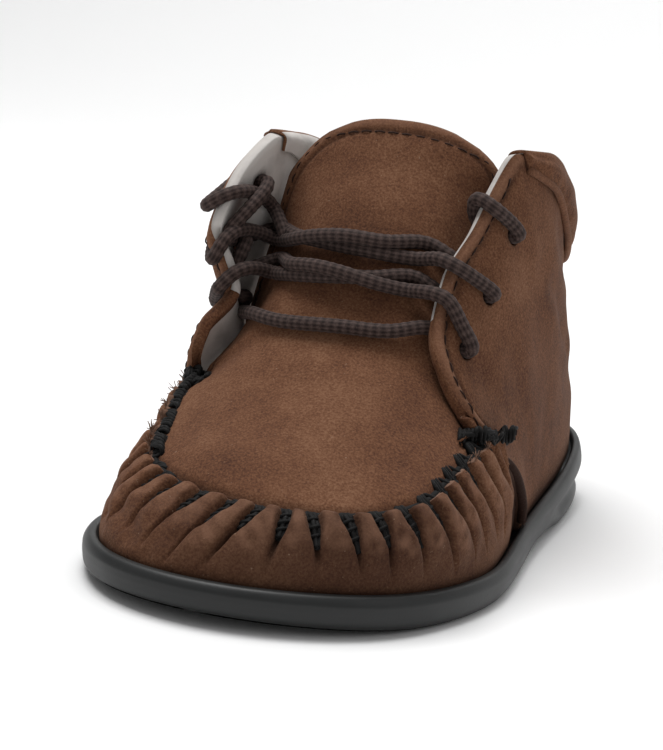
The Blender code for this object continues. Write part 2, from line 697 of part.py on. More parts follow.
def add_cord(name, points, material, group):
    """Round lace through points in millimetres, capped at both ends."""
    pts = np.asarray(points, float)
    run = np.concatenate([[0], np.cumsum(np.linalg.norm(np.diff(pts, axis=0), axis=1))])
    count = max(5, int(math.ceil(run[-1] / (1.6 * LACE))) + 1)
    line = cubic(run, pts, np.linspace(0, run[-1], count))
    curve = bpy.data.curves.new(name, "CURVE")
    curve.dimensions = "3D"
    curve.bevel_depth = LACE / 2 * MM
    curve.bevel_resolution = 2
    curve.use_fill_caps = True
    spline = curve.splines.new("POLY")
    spline.points.add(len(line) - 1)
    for point, place in zip(spline.points, line):
        point.co = (*[float(c) * MM for c in place], 1.0)
    spare = bpy.data.objects.new(name + "_path", curve)
    mesh = bpy.data.meshes.new_from_object(spare)
    bpy.data.objects.remove(spare)
    mesh.materials.clear()
    mesh.materials.append(material)
    body = bpy.data.objects.new(name, mesh)
    group.objects.link(body)
    tidy_mesh(body)
    return body


class Throat:
    """Where the lace lies: the tongue's own surface and the front edges of the quarters."""

    def __init__(self):
        _, self.grid = apron_grid()
        normal = grid_normals(self.grid, False)
        self.normal = normal if normal[5, APRON_HALF, 2] > 0 else -normal

    def on_tongue(self, x, z, lift):
        """Point over the tongue at x and height z, lifted off it."""
        points, normals = [], []
        for row, nor in zip(self.grid[6:], self.normal[6:]):
            order = np.argsort(row[:, 0])
            points.append([np.interp(x, row[order, 0], row[order, i]) for i in range(3)])
            normals.append([np.interp(x, row[order, 0], nor[order, i]) for i in range(3)])
        points, normals = np.array(points), np.array(normals)
        k = int(np.clip(np.searchsorted(points[:, 2], z), 1, len(points) - 1))
        t = (z - points[k - 1, 2]) / (points[k, 2] - points[k - 1, 2])
        p = points[k - 1] + (points[k] - points[k - 1]) * t
        n = normals[k - 1] + (normals[k] - normals[k - 1]) * t
        return p + n / np.linalg.norm(n) * lift

    def edge(self, side, z):
        """Point on the front edge of a quarter at a height."""
        start, stop = WALL.marks[side + "_wing"], WALL.marks[side + "_corner"]
        shares = np.linspace(start, stop, 200)
        top = WALL.top(shares)
        k = int(np.argmin(np.abs(top[:, 2] - z)))
        return top[k]


def add_strand(name, throat, z_lat, z_med, ride, material, group):
    """One lace over the tongue, between the edges of the quarters."""
    clear = LACE / 2 + GAP * 1.4
    left = throat.edge("med", z_med * Z)[0] + UNDER_MEDIAL * LACE
    right = throat.edge("lat", z_lat * Z)[0] - UNDER_LATERAL * LACE
    points = []
    for t in np.linspace(0, 1, 7):
        hump = math.exp(-(((t - 0.5) / 0.22) ** 2))
        z = (z_med + (z_lat - z_med) * t) * Z
        points.append(throat.on_tongue(left + (right - left) * t, z, clear + ride * LACE * hump))
    return add_cord(name, points, material, group)


def build_lace(material, group):
    """Lowest bar, and the two crossings joined into one solid."""
    throat = Throat()
    add_strand("lace_bar", throat, *BAR, 0.0, material, group)
    crossings = None
    for rise_lat, rise_med, ride in CROSSINGS:
        name = "lace_strand" if crossings else "lace_crossings"
        strand = add_strand(name, throat, BAR[0] + rise_lat, BAR[1] + rise_med, ride, material, group)
        if crossings is None:
            crossings = strand
            continue
        join = crossings.modifiers.new("join", "BOOLEAN")
        join.operation = "UNION"
        join.solver = "EXACT"
        join.object = strand
        mesh = bpy.data.meshes.new_from_object(crossings.evaluated_get(bpy.context.evaluated_depsgraph_get()))
        crossings.modifiers.clear()
        crossings.data = mesh
        bpy.data.objects.remove(strand)
        tidy_mesh(crossings)


def main():
    for body in list(bpy.data.objects):
        bpy.data.objects.remove(body, do_unlink=True)
    group = bpy.data.collections.new("moccasin_boot")
    cutters = bpy.data.collections.new("cutters")
    bpy.context.scene.collection.children.link(group)
    bpy.context.scene.collection.children.link(cutters)
    rubber = new_material("rubber", (0.018, 0.018, 0.019), 0.55)
    nubuck = new_material("nubuck", (0.105, 0.047, 0.030), 0.9)
    board = new_material("lining", (0.42, 0.40, 0.38), 0.85)
    build_outsole(rubber, group)
    build_insole(board, group)
    cord = new_material("cord", (0.020, 0.013, 0.013), 0.8)
    upper = build_upper(nubuck, group)
    cut_eyelets(upper, cutters)
    build_apron(nubuck, group)
    build_collar(nubuck, group)
    build_lace(cord, group)
    bodies = list(group.objects)
    corners = np.array([v.co[:] for b in bodies for v in b.data.vertices])
    shift = -(corners.max(0) + corners.min(0)) / 2
    shift[2] = -corners[:, 2].min()
    for body in bodies:
        for vertex in body.data.vertices:
            vertex.co += Vector(shift)
        body.data.update()
    for drill in cutters.objects:
        drill.location += Vector(shift)


main()
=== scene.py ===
"""Looks of a left moccasin ankle boot for a small child: brown nubuck with a gathered toe, laced over
the tongue, on a thin dark rubber cup sole. All working sizes are millimetres in the boot's own frame:
+Z up, toe toward -Y, outer (lateral) side toward +X."""

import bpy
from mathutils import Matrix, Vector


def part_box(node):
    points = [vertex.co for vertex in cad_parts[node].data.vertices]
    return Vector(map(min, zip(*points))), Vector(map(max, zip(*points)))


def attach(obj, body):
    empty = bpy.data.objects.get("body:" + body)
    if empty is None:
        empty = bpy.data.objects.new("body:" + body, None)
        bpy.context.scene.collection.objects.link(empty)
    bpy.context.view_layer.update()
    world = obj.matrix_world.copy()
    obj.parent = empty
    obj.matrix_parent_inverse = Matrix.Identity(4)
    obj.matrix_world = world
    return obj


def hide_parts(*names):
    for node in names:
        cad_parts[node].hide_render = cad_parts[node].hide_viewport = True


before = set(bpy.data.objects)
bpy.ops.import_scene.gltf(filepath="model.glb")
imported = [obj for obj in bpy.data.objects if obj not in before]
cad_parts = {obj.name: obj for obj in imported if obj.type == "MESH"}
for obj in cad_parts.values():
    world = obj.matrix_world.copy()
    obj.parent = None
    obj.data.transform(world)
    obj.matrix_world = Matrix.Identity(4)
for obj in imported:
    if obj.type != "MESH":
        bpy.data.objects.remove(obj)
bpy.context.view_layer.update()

import logging
import math
from dataclasses import dataclass, field
from enum import Enum

import bmesh
import bpy
import numpy as np
from mathutils import Matrix, Vector
from mathutils.bvhtree import BVHTree

LOG = logging.getLogger("boot")
MM = 0.001
SAME_PLACE = 0.002 * MM      # points closer than this are one
TAU = 2.0 * math.pi
Z_UP = np.array([0.0, 0.0, 1.0])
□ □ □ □
Task goal:
Exactly repeat the lines above, from the opening line through the one with "return body", and include nothing else.

Output for this task:
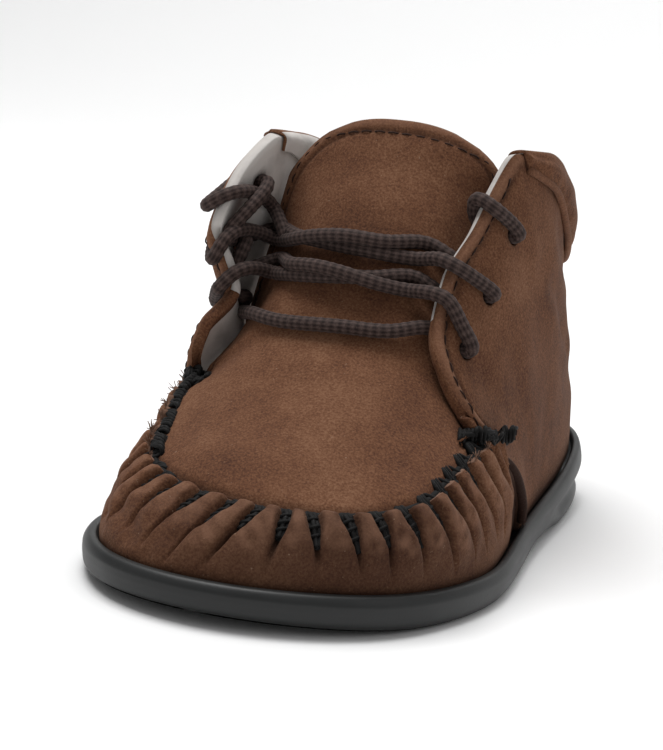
The Blender code for this object continues. Write part 2, from line 697 of part.py on. More parts follow.
def add_cord(name, points, material, group):
    """Round lace through points in millimetres, capped at both ends."""
    pts = np.asarray(points, float)
    run = np.concatenate([[0], np.cumsum(np.linalg.norm(np.diff(pts, axis=0), axis=1))])
    count = max(5, int(math.ceil(run[-1] / (1.6 * LACE))) + 1)
    line = cubic(run, pts, np.linspace(0, run[-1], count))
    curve = bpy.data.curves.new(name, "CURVE")
    curve.dimensions = "3D"
    curve.bevel_depth = LACE / 2 * MM
    curve.bevel_resolution = 2
    curve.use_fill_caps = True
    spline = curve.splines.new("POLY")
    spline.points.add(len(line) - 1)
    for point, place in zip(spline.points, line):
        point.co = (*[float(c) * MM for c in place], 1.0)
    spare = bpy.data.objects.new(name + "_path", curve)
    mesh = bpy.data.meshes.new_from_object(spare)
    bpy.data.objects.remove(spare)
    mesh.materials.clear()
    mesh.materials.append(material)
    body = bpy.data.objects.new(name, mesh)
    group.objects.link(body)
    tidy_mesh(body)
    return body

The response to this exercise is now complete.